Fix: Ensure your tool supports UTF-8 decoding if you are working with anything other than basic English text.
FAQ: Frequently Asked Questions
Can I convert an image to binary text?
Yes, but the result won't be readable text like "Hello." An image file converted to binary will be a massive stream of millions of bits representing pixel colors. If you force-convert that binary to text (ASCII), it will look like random garbage characters.
How do I write "I Love You" in binary?
Using standard ASCII encoding:
I = 01001001
(space) = 00100000
L = 01001100
o = 01101111
v = 01110110
e = 01100101
(space) = 00100000
Y = 01011001
o = 01101111
u = 01110101
Full String: 01001001 00100000 01001100 01101111 01110110 01100101 00100000 01011001 01101111 01110101
Why does 01000001 equal 'A'?
This assignment is arbitrary but standardized. In the 1960s, the ASCII committee decided to start the alphabet at decimal value 65 (binary 01000001) to leave the first 32 spaces open for control commands (like "print" or "new line") used by teletype machines.
Is binary the same as hexadecimal?
No, but they are related. Binary is base-2 (0, 1). Hexadecimal is base-16 (0-9, A-F). Hexadecimal is often used as a shorthand for binary because it is more compact. One hex digit (like F) represents four binary digits (1111).
Can computers read text without converting it to binary?

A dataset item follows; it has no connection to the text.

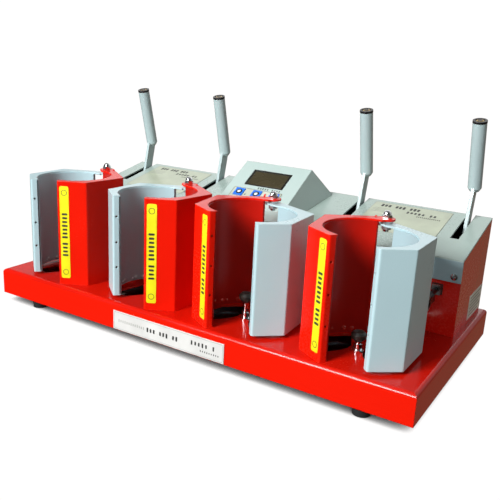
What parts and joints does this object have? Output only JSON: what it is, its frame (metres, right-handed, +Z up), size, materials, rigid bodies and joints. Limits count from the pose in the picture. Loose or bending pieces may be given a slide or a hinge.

No. Physically, a computer memory chip or hard drive can only store "on" or "off" charges. It cannot store the shape of the letter 'A'. It must store the binary code for 'A'. Every time you see text on a screen, the computer is actively converting binary data into visual pixel patterns for your eyes.
Conclusion
Binary to text conversion is the invisible process that makes the digital world human-readable. It bridges the gap between the electronic pulses of machine hardware and the rich language of human communication. Whether you are decoding a secret message, learning how data is stored, or writing code, understanding this translation is the first step into the deeper world of computer science.
Use a reliable converter to save time, but remember the logic underneath: it's all just groups of eight switches, flipping on and off to spell out the world.